Rio de Janeiro, 21/06/1839 – Nasce Machado de Assis, o mais expressivo escritor da nossa Literatura brasileira. Jornalista, contista, cronista, romancista, teatrólogo e poeta. Aproveito a dica da página inicial do Google (que lembrou Machado) para registrar minha admiração e reverência a este notável brasileiro. Nesse sentido, replico hoje a crônica “Somos Todos Rubião” que escrevi em 10 de setembro de 2007, publicada no livro “Volteios – Crônicas, lembranças e devaneios”.
(…)
Como lhes explicar?
Sei que Rubião, Sofia, Palha, Carlos Maria, Dona Fernanda, Maria Benedita, o major, Camacho e o cão a quem o dono lhe deu o próprio nome antes de ir-se desta para melhor, Quincas Borba – pois todos eles estão a instar-me uma melhor compreensão de seus atos e do que o destino lhes reservou.
Pergunto-me, com alguma apreensão, se essas inquietações são deles ou estão em mim e urgem respostas?
Vá saber…
II.
É a terceira vez que repasso a obra (Quincas Borba). A primeira que a coloco num patamar de igualdade a Memórias Póstumas de Brás Cubas – onde, aliás, surge o andarilho Quincas Borba – e Dom Casmurro, um de meus romances preferidos.

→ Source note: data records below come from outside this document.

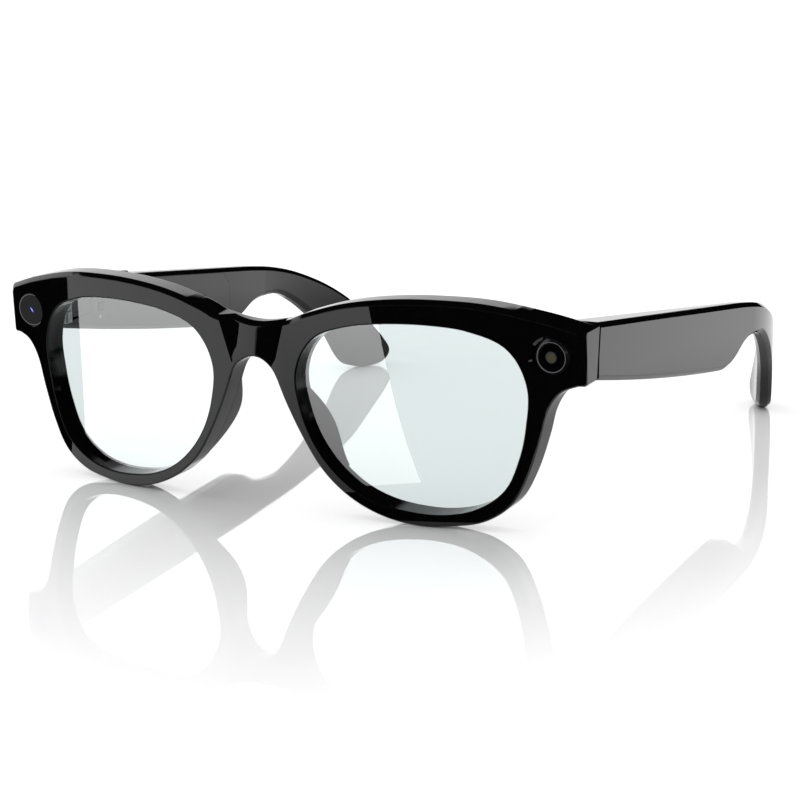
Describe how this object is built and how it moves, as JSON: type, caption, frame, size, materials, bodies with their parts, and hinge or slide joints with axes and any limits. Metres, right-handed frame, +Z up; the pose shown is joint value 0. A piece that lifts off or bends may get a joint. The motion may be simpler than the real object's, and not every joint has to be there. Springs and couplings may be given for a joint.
{
  "type": "smart glasses",
  "caption": "Wide glossy frame with clear lenses, a camera and a light in the end pieces, and folding electronic temples with ear hooks.",
  "frame": {"origin": "centre of the box's underside, on the surface the rims and ear hooks rest on", "axes": "+Z up, -Y out of the lenses, +Y along the open temples, +X to the wearer's left"},
  "size_m": [0.15, 0.1664, 0.0501],
  "materials": {
    "gloss_black": "polished",
    "satin_black": "satin",
    "pad_black": "polished",
    "clear_lens": "clear with a pale blue-green coating",
    "dark_metal": "satin",
    "dark_glass": "tinted",
    "lens_glass": "coated",
    "module_black": "matt",
    "board_green": "solder mask",
    "phosphor": "matt",
    "gold_can": "plated",
    "hinge_steel": "brushed",
    "screw_steel": "turned",
    "pin_steel": "ground",
    "shield_metal": "satin",
    "flex_amber": "satin",
    "speaker_grey": "matt",
    "mesh_metal": "fine mesh",
    "light_pipe": "frosted",
    "cell_foil": "foil",
    "contact_gold": "gold plated"
  },
  "bodies": {
    "front": {"front_frame": "gloss_black", "lens_right": "clear_lens", "lens_left": "clear_lens", "brow_cover": "satin_black", "brow_flex": "flex_amber", "nose_pad_right": "pad_black", "nose_pad_left": "pad_black", "camera_ring": "dark_metal", "camera_window": "dark_glass", "camera_lens": "lens_glass", "camera_barrel": "module_black", "camera_board": "board_green", "light_ring": "dark_metal", "light_window": "dark_glass", "light_reflector": "module_black", "light_chip": "phosphor", "light_board": "board_green", "bridge_microphone": "gold_can", "hinge_front_right": "hinge_steel", "hinge_front_left": "hinge_steel", "hinge_front_screws": "screw_steel", "hinge_pin_right": "pin_steel", "hinge_pin_left": "pin_steel"},
    "temple_right": {"temple_shell_right": "gloss_black", "temple_cover_right": "satin_black", "hinge_temple_right": "hinge_steel", "hinge_screws_right": "screw_steel", "main_board": "board_green", "processor": "shield_metal", "touch_flex": "flex_amber", "speaker_right": "speaker_grey", "speaker_grille_right": "mesh_metal", "microphone_right": "gold_can", "core_wire_right": "pin_steel", "status_light": "light_pipe", "power_switch": "shield_metal", "capture_switch": "shield_metal"},
    "temple_left": {"temple_shell_left": "gloss_black", "temple_cover_left": "satin_black", "hinge_temple_left": "hinge_steel", "hinge_screws_left": "screw_steel", "battery": "cell_foil", "battery_board": "board_green", "speaker_left": "speaker_grey", "speaker_grille_left": "mesh_metal", "microphone_left": "gold_can", "core_wire_left": "pin_steel", "charge_contacts": "contact_gold"},
    "capture_button": {"capture_button": "gloss_black"},
    "power_key": {"power_key": "satin_black"}
  },
  "joints": [
    {"name": "temple_left_fold", "type": "hinge", "parent": "front", "child": "temple_left", "pos_m": [0.066, -0.06456, 0.0389], "axis": [0, 0, 1], "range_deg": [0, 89]},
    {"name": "temple_right_fold", "type": "hinge", "parent": "front", "child": "temple_right", "pos_m": [-0.066, -0.06456, 0.0389], "axis": [0, 0, -1], "range_deg": [0, 64]},
    {"name": "capture_press", "type": "slide", "parent": "temple_right", "child": "capture_button", "axis": [0, -0.0953, -0.9955], "range_m": [0, 0.0003], "stiffness_N_per_m": 800, "springref_m": -0.0002},
    {"name": "power_press", "type": "slide", "parent": "temple_right", "child": "power_key", "axis": [-1, 0, 0], "range_m": [0, 0.00025], "stiffness_N_per_m": 800, "springref_m": -0.0002}
  ]
}
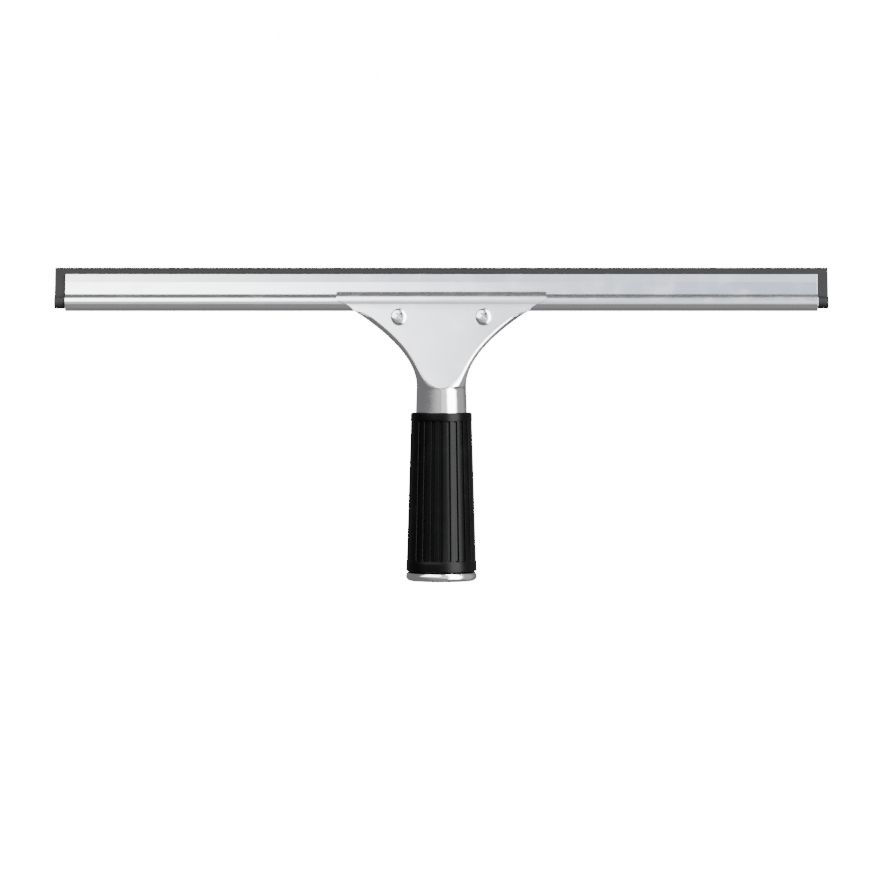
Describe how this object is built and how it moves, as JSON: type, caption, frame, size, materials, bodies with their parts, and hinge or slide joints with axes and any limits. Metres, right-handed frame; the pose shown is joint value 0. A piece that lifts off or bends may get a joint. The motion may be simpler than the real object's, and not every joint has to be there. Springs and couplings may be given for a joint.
{
  "type": "window cleaning squeegee",
  "caption": "Hand squeegee: wide rubber blade in a folded steel channel, clamped by a screwed front plate on a flared steel tube handle with a ribbed rubber grip.",
  "frame": {"origin": "centre of the pole socket's mouth, at the bottom of the end ring", "axes": "+X along the blade, -Y is the side with the clamp plate and screws, +Z along the handle from the socket's mouth to the head"},
  "size_m": [0.45, 0.0414, 0.1823],
  "materials": {
    "steel_handle": "smooth stainless, satin to bright",
    "steel_plate": "fine satin stainless",
    "steel_channel": "drawn stainless, fine grain along its length",
    "polished_steel": "polished",
    "nut_steel": "zinc plated",
    "grip_rubber": "smooth moulded black rubber, slight sheen",
    "blade_rubber": "matt dark grey rubber"
  },
  "bodies": {
    "handle": {"handle_body": "steel_handle", "end_ring": "polished_steel", "grip_sleeve": "grip_rubber", "clinch_nut_left": "nut_steel", "clinch_nut_right": "nut_steel"},
    "clamp_plate": {"front_clamp_plate": "steel_plate"},
    "screw_left": {"clamp_screw_left": "polished_steel"},
    "screw_right": {"clamp_screw_right": "polished_steel"},
    "channel": {"blade_channel": "steel_channel"},
    "rubber": {"rubber_blade": "blade_rubber"}
  },
  "joints": [
    {"name": "clamp_open", "type": "slide", "parent": "handle", "child": "clamp_plate", "axis": [0, -0.9744, 0.225], "range_m": [0, 0.0024]},
    {"name": "screw_left_turn", "type": "hinge", "parent": "clamp_plate", "child": "screw_left", "pos_m": [-0.0245, -0.00582, 0.15332], "axis": [0, -0.9744, 0.225], "range_deg": [0, 1080]},
    {"name": "screw_right_turn", "type": "hinge", "parent": "clamp_plate", "child": "screw_right", "pos_m": [0.0245, -0.00582, 0.15332], "axis": [0, -0.9744, 0.225], "range_deg": [0, 1080]},
    {"name": "channel_slide", "type": "slide", "parent": "handle", "child": "channel", "axis": [1, 0, 0], "range_m": [-0.24, 0.24]},
    {"name": "rubber_slide", "type": "slide", "parent": "channel", "child": "rubber", "axis": [1, 0, 0], "range_m": [-0.4, 0.4]}
  ],
  "couplings": [
    {"joint": "screw_left_turn", "follows": "clamp_open", "rad_per_m": 7854},
    {"joint": "screw_right_turn", "follows": "clamp_open", "rad_per_m": 7854}
  ]
}
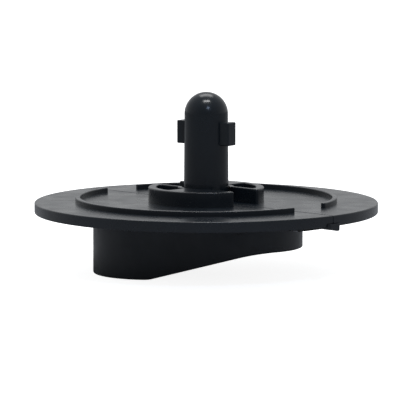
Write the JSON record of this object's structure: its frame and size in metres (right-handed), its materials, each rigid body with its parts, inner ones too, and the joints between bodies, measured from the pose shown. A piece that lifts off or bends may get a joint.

Aos 15/16 anos, apanhei o livro, de capa dura e verde, na estante da Biblioteca Municipal do Ipiranga. Da narrativa, ficou-me, por motivos óbvios, o perigoso jogo de sedução da bela Sofia a endoidecer os convivas das noites dançantes, o desarvorado Rubião e a mim próprio que, como meus leitores bem sabem, tenho uma inequívoca tendência a ficar imaginando coisas.
Naquela idade, então…
Ombros nus, decotes ousados, “era a mais esbelta das mulheres da Corte”.
Todas as mulheres tomaram formas e trejeitos de Sofia a esgrimir o sim e o não e a divertir-se diante de corações dilacerados pela dúvida.
Registro histórico: achei a personagem parecidíssima com uma certa Ligia que não me saía da cabeça…
III.
Mas, saltemos essa fase de amores primeiros.
Lá pelos 30, quando descobri Fernando Sabino – outro autor decisivo na minha formação –, dei de tornar a ler Machado. Naquela ocasião, não me importou tanto a beleza de Sofia, nem os infortúnios de Rubião. Mas, sim, o proceder velhaco e oportunista de Palha, o venturoso marido de Sofia. Ele negociava com os encantos da mulher. Fartava-se em exibi-la em público, permitia que aventureiros a cortejassem e, muitas vezes, chegassem a situações limites. Tudo para abrir espaços entre os nobres e os ricos.
Usou do fascínio que a moça inspirava em Rubião para tomar-lhe empréstimos que, ao que consta no livro, nunca quitou, e outras benesses financeiras.
Estávamos no Brasil dos estertores da ditadura, a questão ética era soberana. Creio que me deixei levar pelo tom épico do momento.
IV.
A leitura do fim de semana foi ótima. Sofia continua lindíssima, uma princesa – e perigosa. Palha confirmou-se como um velhaco aproveitador e Rubião, um desafortunado. O livro prova isto por a + b. No entanto, nunca antes me veio a ideia de como os homens se parecem com Rubião – para tanto, basta apaixonarem-se. Se veem, então, como reféns de um sonho por vezes tão próximo de se realizar. Uma realidade quase sempre inverossímil aos olhos da amada que, à moda de Sofia, conduz com maestria o jogo dos amores e da vida.
Não sei quem ganha e quem perde, quem ri e quem chora. Na ficção e na vida real. Não me apraz entrar em juízos de valor. Também não vou além, pois temo lhes estragar o prazer dessa leitura, caso queiram retomar a notável obra de Machado de Assis. Em todo caso, encerro à moda do filósofo que morre antes, mas perpassa por todo o livro a única verdade inexorável.
“Ao vencedor, as batatas. ”
Além do que, mesmo numa modorrenta segunda-feira, não é demais ficar atento:
“Filosofia é uma coisa. Morrer de verdade é outra”.